• DATASET CONTENT
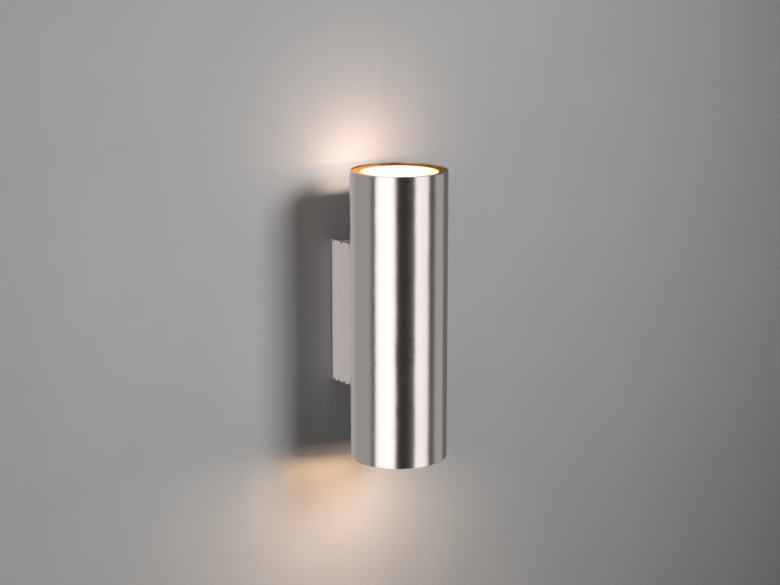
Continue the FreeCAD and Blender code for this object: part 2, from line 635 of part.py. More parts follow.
def cut_pin_ways(body, label, half_way, low, high):
    """Each pin's way is its own width, with its clearance, turned about the lamp's axis from the place
    where it locks to a round entry that passes the pin's head."""
    middle, depth = "pin_spacing / 2", f"({high} - {low})"
    before = body.Shape.Volume
    corners = (f"{middle} - {half_way}", low), (f"{middle} + {half_way}", high)
    way = turn(body, box_outline(body, label + "_way", "XZ", *corners), "Groove", "twist_angle")
    if body.Shape.Volume > before - 1:
        raise RuntimeError(f"{label}'s pin way takes nothing away")
    locked = circles(body, label + "_locked", "XY", [(middle, "0", half_way)], high)
    entry_x, entry_y = f"{middle} * cos(twist_angle * 1deg)", f"{middle} * sin(twist_angle * 1deg)"
    entry = circles(body, label + "_entry", "XY", [(entry_x, entry_y, PIN_HEAD_WAY)], high)
    around(body, [way, cut(body, locked, depth), cut(body, entry, depth)], 2)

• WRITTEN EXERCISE
Every line of the data above should be copied exactly.

• FINAL ANSWER
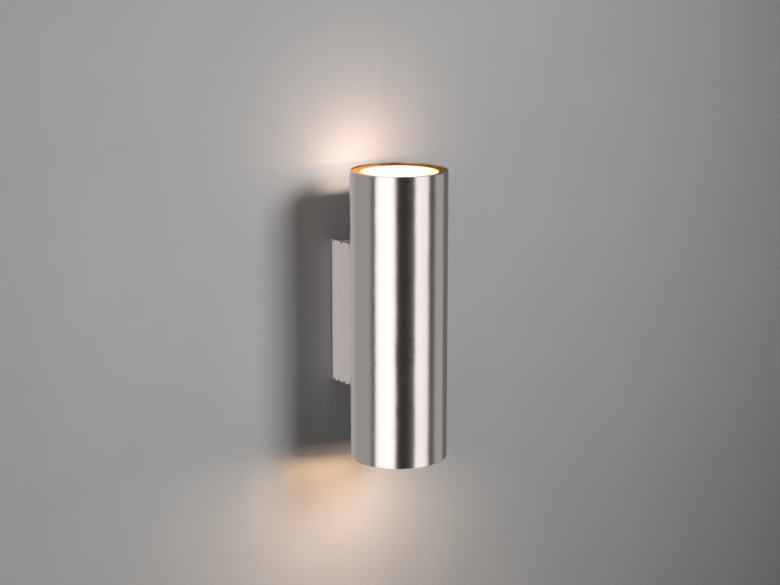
Continue the FreeCAD and Blender code for this object: part 2, from line 635 of part.py. More parts follow.
def cut_pin_ways(body, label, half_way, low, high):
    """Each pin's way is its own width, with its clearance, turned about the lamp's axis from the place
    where it locks to a round entry that passes the pin's head."""
    middle, depth = "pin_spacing / 2", f"({high} - {low})"
    before = body.Shape.Volume
    corners = (f"{middle} - {half_way}", low), (f"{middle} + {half_way}", high)
    way = turn(body, box_outline(body, label + "_way", "XZ", *corners), "Groove", "twist_angle")
    if body.Shape.Volume > before - 1:
        raise RuntimeError(f"{label}'s pin way takes nothing away")
    locked = circles(body, label + "_locked", "XY", [(middle, "0", half_way)], high)
    entry_x, entry_y = f"{middle} * cos(twist_angle * 1deg)", f"{middle} * sin(twist_angle * 1deg)"
    entry = circles(body, label + "_entry", "XY", [(entry_x, entry_y, PIN_HEAD_WAY)], high)
    around(body, [way, cut(body, locked, depth), cut(body, entry, depth)], 2)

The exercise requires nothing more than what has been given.